Lo más importante de todo es que pese a la colocación de preguntas para inyectar oxígeno político al presidente, no hay filtro alguno. Es decir, es una conferencia sin acotamientos ni reglas de juego, donde López Obrador se lanza todos los días a la selva, donde hay interlocutores domesticados que se mezclan con profesionales de la información. Ahí era donde se encontraron las ventanas de oportunidad. Si el presidente respondía cualquier pregunta, ¿habría manera de controlar las preguntas que pudieran afectar a una persona o a una empresa? ¿Podría haber censura previa de esas preguntas?
No era posible tener ese control. La jungla en Palacio Nacional es real. Lo que sí encontraron, cuando menos en dos casos que han trascendido, es que si no se podía impedir una pregunta y una respuesta del presidente, sí se podía contratar que uno de los presentes cotidianos en “las mañaneras” repreguntara para lograr hacer un control de daños y minimizar la crisis que podría desatar un comentario negativo de López Obrador en cadena nacional. Por 200 mil pesos hubo personas que asisten todas las mañanas a la comparecencia del presidente, que aceptaron la tarea de contra preguntar –en el entendido de que quien temía que iba a ser balconeado de manera negativa, les entregara un menú de respuestas ante probables preguntas.

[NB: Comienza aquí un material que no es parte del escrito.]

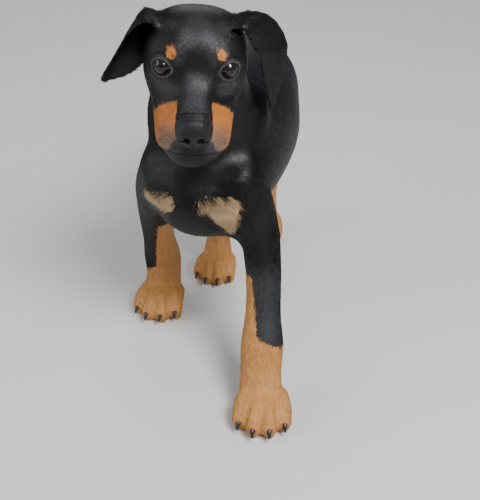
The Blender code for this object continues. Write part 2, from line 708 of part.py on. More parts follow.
def new_material(name, colour, roughness):
    material = bpy.data.materials.new(name)
    material.use_nodes = True
    shader = material.node_tree.nodes["Principled BSDF"]
    shader.inputs["Base Color"].default_value = (*colour, 1)
    shader.inputs["Roughness"].default_value = roughness
    return material


def whole_skin(helpers):
    """The body, legs, tail, paws and head in one closed skin."""
    trunk = new_collection("trunk", hidden=True)
    trunk_forms(trunk)
    neck_forms(trunk)
    leg_forms(trunk, 0, 5)
    body = melt("body", trunk, BODY_VOXEL, 20, helpers, fillet=0.014)

    head = new_collection("head_forms", hidden=True)
    head_forms(head)
    bpy.context.view_layer.update()
    skull = melt("head_skin", head, HEAD_VOXEL, 6, helpers, fillet=0.005)
    skull.data.transform(HEAD_FRAME)

    feet = new_collection("feet", hidden=True)
    for frame, size in PAWS.values():
        paw_forms(feet, frame, size)
    toes = melt("toes", feet, PAW_VOXEL, 2, helpers)

    whole = new_collection("whole", hidden=True)
    for obj in (body, skull, toes):
        helpers.objects.unlink(obj)
        whole.objects.link(obj)
    leg_forms(whole, 2, 8)
    loft("tail", TAIL, side=(1, 0, 0), collection=whole)
    skin = melt("skin", whole, WHOLE_VOXEL, 5, helpers)
    return thinned(skin)


def thinned(skin):
    """The skin with fewer triangles, kept finer on the head."""
    plain = skin.vertex_groups.new(name="plain")
    inverse = HEAD_FRAME.inverted()
    for v in skin.data.vertices:
        local = inverse @ v.co
        in_head = local.z > -0.066 and local.y < 0.045
        plain.add([v.index], 0.5 if in_head else 1.0, "REPLACE")
    decimate = skin.modifiers.new("thin", "DECIMATE")
    decimate.vertex_group = "plain"
    decimate.vertex_group_factor = 0.003
    decimate.ratio = WHOLE_TRIANGLES / sum(len(p.vertices) - 2 for p in skin.data.polygons)
    decimate.use_collapse_triangulate = True
    return apply_all(skin)


def main():
    clear_scene()
    puppy = new_collection("puppy")
    helpers = new_collection("helpers", hidden=True)
    skin = whole_skin(helpers)

    head = take(skin, "head", prism(HEAD_CUT, -0.1, 0.1, helpers, HEAD_FRAME), puppy)
    neck = take(skin, "neck", prism(NECK_CUT, -0.1, 0.1, helpers), puppy)
    tail = take(skin, "tail", prism(TAIL_CUT, -0.05, 0.05, helpers), puppy)
    cut(skin, prism(((-0.3, -0.1), (0.4, -0.1), (0.4, FLOOR_CUT), (-0.3, FLOOR_CUT)), -0.2, 0.2, helpers))
    paws, legs = (
        {name: take(skin, name, prism(*shape, helpers), puppy) for name, shape in cuts.items()}
        for cuts in (PAW_CUTS, LEG_CUTS)
    )
    skin.name = "torso"
    helpers.objects.unlink(skin)
    puppy.objects.link(skin)

    claws = []
    for name, paw in paws.items():
        for number, toe in enumerate(TOES, 1):
            claws.append(claw(name + "_claw_" + str(number), toe_frame(*PAWS[name], toe), puppy))
            cut(paw, grown(claws[-1], GAP, helpers))

    jaw = take(head, "lower_jaw", prism(JAW_CUT, -0.06, 0.06, helpers, HEAD_FRAME), puppy)
    nose = nose_form(puppy, helpers)
    cut(head, grown(nose, GAP, helpers))
    eyes, ears = [], []
    for side, word in ((1, "left"), (-1, "right")):
        eyes.append(eyeball("eye_" + word, side, puppy))
        cut(head, grown(eyes[-1], GAP, helpers))
        cut(head, eye_opening(side, helpers))
        ears.append(leaf("ear_" + word, EARS[word], EAR_THICKNESS, HEAD_FRAME, puppy))
        cut(head, grown(ears[-1], GAP, helpers))
        cut(neck, grown(ears[-1], GAP, helpers))

    black = new_material("black_coat", (0.020, 0.019, 0.019), 0.45)
    tan = new_material("tan_coat", (0.42, 0.20, 0.08), 0.6)
    leather = new_material("nose_leather", (0.018, 0.017, 0.018), 0.4)
    glass = new_material("eye_glass", (0.012, 0.008, 0.006), 0.06)
    horn = new_material("claw_horn", (0.05, 0.04, 0.035), 0.4)
    for material, pieces in (
        (black, (head, neck, tail, skin, *legs.values(), *ears)),
        (tan, (jaw, *paws.values())),
        (leather, (nose,)),
        (glass, eyes),
        (horn, claws),
    ):
        for piece in pieces:
            largest_only(piece)
            finish_piece(piece, material)

    corners = [v.co for obj in puppy.objects for v in obj.data.vertices]
    low = Vector([min(c[i] for c in corners) for i in range(3)])
    high = Vector([max(c[i] for c in corners) for i in range(3)])
    shift = Vector((-(low.x + high.x) / 2, -(low.y + high.y) / 2, -low.z))
    for obj in puppy.objects:
        obj.data.transform(Matrix.Translation(shift))


main()
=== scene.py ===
"""The looks of a life-size Doberman pinscher puppy in mid stride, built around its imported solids.

One skin takes the place of every node of flesh. A short coat of flat tufts lies over it, and the eyes,
the nose and the claws stay pieces of their own. The puppy faces -Y, and its left is +X. Sizes are in metres,
and places on the head and on the body as it was laid out are in millimetres.
"""

import math

import bmesh
import bpy
import numpy as np
from mathutils import Matrix, Vector
from mathutils.bvhtree import BVHTree


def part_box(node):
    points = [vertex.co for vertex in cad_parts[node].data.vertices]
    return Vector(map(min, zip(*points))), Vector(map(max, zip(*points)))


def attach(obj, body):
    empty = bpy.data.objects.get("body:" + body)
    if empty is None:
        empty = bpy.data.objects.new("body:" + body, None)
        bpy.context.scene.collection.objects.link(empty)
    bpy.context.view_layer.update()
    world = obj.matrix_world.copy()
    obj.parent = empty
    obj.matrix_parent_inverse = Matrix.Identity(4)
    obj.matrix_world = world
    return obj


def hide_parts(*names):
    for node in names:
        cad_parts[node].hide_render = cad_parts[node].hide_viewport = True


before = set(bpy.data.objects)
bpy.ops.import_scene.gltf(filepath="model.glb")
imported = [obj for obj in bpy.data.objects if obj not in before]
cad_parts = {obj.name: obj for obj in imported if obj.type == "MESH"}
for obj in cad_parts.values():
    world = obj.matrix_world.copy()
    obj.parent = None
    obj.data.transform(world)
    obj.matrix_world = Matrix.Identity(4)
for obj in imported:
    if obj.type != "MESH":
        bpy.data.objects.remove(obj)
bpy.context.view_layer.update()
rng = np.random.default_rng(11)

# The head's own frame, with the muzzle along -Y, found from the solids of the eyes
EYE_MIDDLE = Vector((0, -0.0213, 0.0118))
EYE_APART = 0.0264
EYE_LOOK = Vector((0.33, -0.90, 0.22)).normalized()
EYE_RADIUS = 0.0098
LID_RADIUS = 0.0115
HEAD_TURN = (
    Matrix.Rotation(math.radians(11), 4, "Z")
    @ Matrix.Rotation(math.radians(22), 4, "X")
    @ Matrix.Rotation(math.radians(4.2), 4, "Y")
)

# Where the head was when the body was laid out. The courses of the limbs lie in the same space.
LAID_OUT_HEAD = Vector((0.0005, -0.0340, 0.3284))

# The opening between the lids, half as wide and half as high as this, in millimetres. It is tilted, and it
# narrows towards its corners.
OPENING_WIDTH = 8.4
OPENING_HEIGHT = 7.4
OPENING_TILT = 0.08
OPENING_TAPER = 0.18

# How far from the middle of the eye, in millimetres, the skin inside the opening and the rims of the lids lie
SUNK_SKIN = 8.4
RIM_INSIDE = 10.30
RIM_THICK = 0.75

# Folds of the lids in millimetres: depth, distance outside the opening, width, and whether above the eye
LID_FOLDS = ((0.75, 2.5, 0.6, True), (0.35, 5.0, 0.8, True), (0.50, 2.9, 0.7, False), (0.45, 5.6, 0.9, False))

# The line between the lips seen from the side, and how far out they reach, in millimetres
MOUTH_LINE = (
    (-26, -33.5), (-32, -35.5), (-44, -40.5), (-58, -42.5), (-70, -40.0), (-77, -37.2), (-90, -36.8),
)
LIPS_OUT = 42

# Skin. The head lies within HEAD_REACH millimetres of its middle, and the paws lie below PAW_TOP.
FLESH_GROWTH = 0.0004
SKIN_VOXEL = 0.0010
WELD = 0.00001
HEAD_REACH = 85
PAW_TOP = 0.030
BODY_TRIANGLES = 51233
PAW_TRIANGLES = 11083
HEAD_TRIANGLES = 25561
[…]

La falta de organización y control en “las mañaneras”, junto con la eterna disposición del presidente para hablar de todos los temas y tener una respuesta para cada cuestionamiento, duda o exigencia para que tome una posición, fue vista en otro caso por un interesado que pagó para que uno de los habituales en Palacio Nacional, hiciera preguntas con intencionalidad negativa sobre una empresa competidora, en busca de una respuesta negativa. En este caso, el intento no resultó, porque ante la provocadora pregunta, López Obrador evadió la insidia.
El pagar para que se hagan las preguntas, como fue en este caso, no logró el objetivo por la forma como reaccionó el presidente. La contra pregunta, hasta donde se sabe, nunca hubo necesidad de hacerla. El negocio de “las mañaneras”, es pertinente saberlo y tenerlo presente, no es algo diseñado o tolerado por López Obrador. Sin embargo, se puede argumentar, el formato que él construyó, que diariamente alimenta y que casi siempre goza, a decir por su lenguaje de cuerpo, favorece la existencia de estas estrategias que aprovechan las condiciones inéditas en las que se da la comunicación circular, como describe el presidente el ejercicio, parafraseando lo que alguna vez le explicó Carlos Monsiváis, sin orden ni filtros.
También se puede argumentar que están timando al presidente, cuyo cristianismo moldea su convicción sobre la buena fe de las personas y que seguramente jamás pensó que este tipo de arreglo pudiera construirse en “las mañaneras”. Los interesados con agendas extra informativas han encontrado la vulnerabilidad en este evento, eje rector de su gobierno. Influir en el presidente es muy difícil para sus colaboradores, pero la debilidad que lo hace susceptible a manipulación es su protagonismo, verticalidad y desorden en la organización del instrumento que inventó.